There is little way to avoid the fact that central counterparties (CCPs) are the new Too Big To Fail institutions in financial markets, and that a large CCP failure would cause untold harm to economies worldwide. A new report from Finadium reviews the many plans and proposals now in discussion to mitigate the risk of a CCP failure.
This report is a review and analysis of proposals for CCP recovery and resolution plans. CCP clearing members and end-users across all products are aware that CCPs look strong from the outside and stress tests like Cover 2 seem important. However, CCPs can only withstand so much turbulence before their reserves are depleted. In the event of a major crisis with multiple bank failures, CCPs may lose their lines of credit or other “guaranteed” backstops. What happens then?
Regulations have explicitly supported the build-up of mutualized risk at CCPs but have left possible holes in their policies should a CCP fail. Now, market participants, CCPs, governments and academics are all working to figure out what happens at the end of a CCPʼs risk waterfall. The subject is relevant across financial markets and has particular importance for securities finance participants evaluating securities lending and repo CCPs.
While market thinking currently leans towards recovery, the resolution side of the argument should be addressed nonetheless. Understanding what types of risks a CCP may offer in a worst-case scenario is an important part of evaluating the use of CCPs in the first place.

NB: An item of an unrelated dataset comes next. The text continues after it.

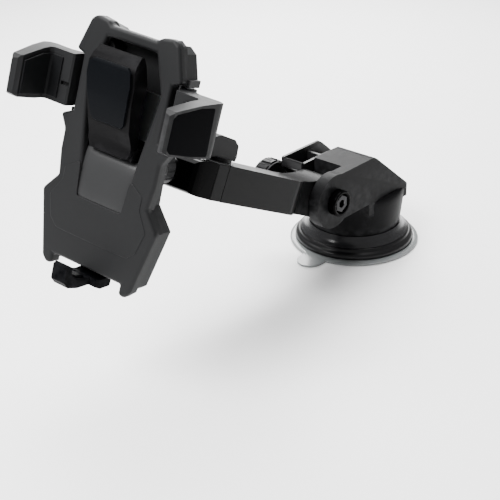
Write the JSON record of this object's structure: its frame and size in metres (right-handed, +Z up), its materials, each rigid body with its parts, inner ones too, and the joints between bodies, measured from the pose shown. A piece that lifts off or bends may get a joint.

This report has been written for financial market participants that seek a grounded understanding of the policies and proposals of CCP resolution plans in plain English. We summarize the main views and provide detailed examples while attempting to minimize the in-depth back and forth of each sub-argument and specifics. The result is a robust overview of the main players, regulations and ideas in the CCP recovery vs. resolution debate.